Detonation diffraction through different geometries

We performed the study of the diffraction of a self-sustained detonation from a cylindrical tube (of inner diameter d) through different geometric configurations in order to characterise the transmission processes and to quantify the transmission criteria to the reception chamber. For the diffraction from a tube to the open space the transmission criteria is expressed by dc = kc·λ (with λ the detonation cell size and kc depending on the mixture and on the operture configuration, classically 13 for alkane mixtures with oxygen). The studied geometries are: (a) a sharp increase of diameter (D/d > 1) with and without a central obstacle in the diffracting section, (b) a conical divergent with a central obstacle in the diffracting section and (c) an inversed intermediate one end closed tube insuring a double reflection before a final diffraction between the initiator tube and the reception chamber. The results for case A show that the reinitiation process depends on the ratio d/λ. For ratios below kc the re-ignition takes place at the receptor tube wall and at a fixed distance from the step, i.e. closely after the diffracted shock reflection shows a Mach stem configuration.
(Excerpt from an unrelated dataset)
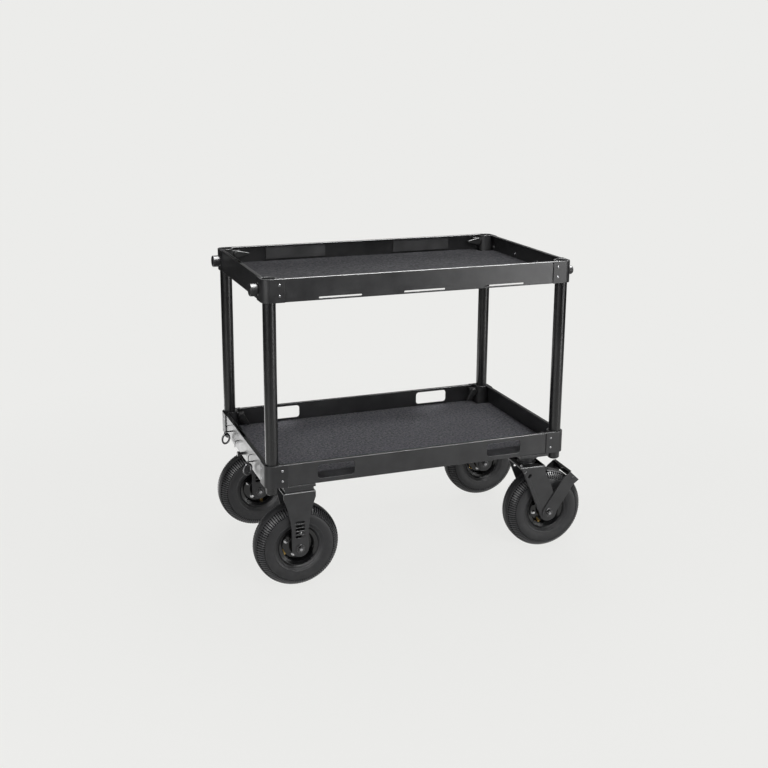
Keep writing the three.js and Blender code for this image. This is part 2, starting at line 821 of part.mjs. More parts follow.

For ratios below a limit ratio klim (which depends on D/d) the re-ignition distance increases with the decrease of d/λ. For both case A and B the introduction of a central obstacle (of blockage ratio BR = 0.5) at the exit of the initiator tube decreases the critical transmission ratio kc by 50%. The results in configuration C show that the re-ignition process depends both on d/λ and the geometric conditions. Optimal configuration is found that provides the transmission through the two successive reflections (from d = 26 mm to Dch = 200 mm) at as small d/λ as 2.2 whatever the intermediate diameter D is. This configuration provides a significant improvement in the detonation transmission conditions.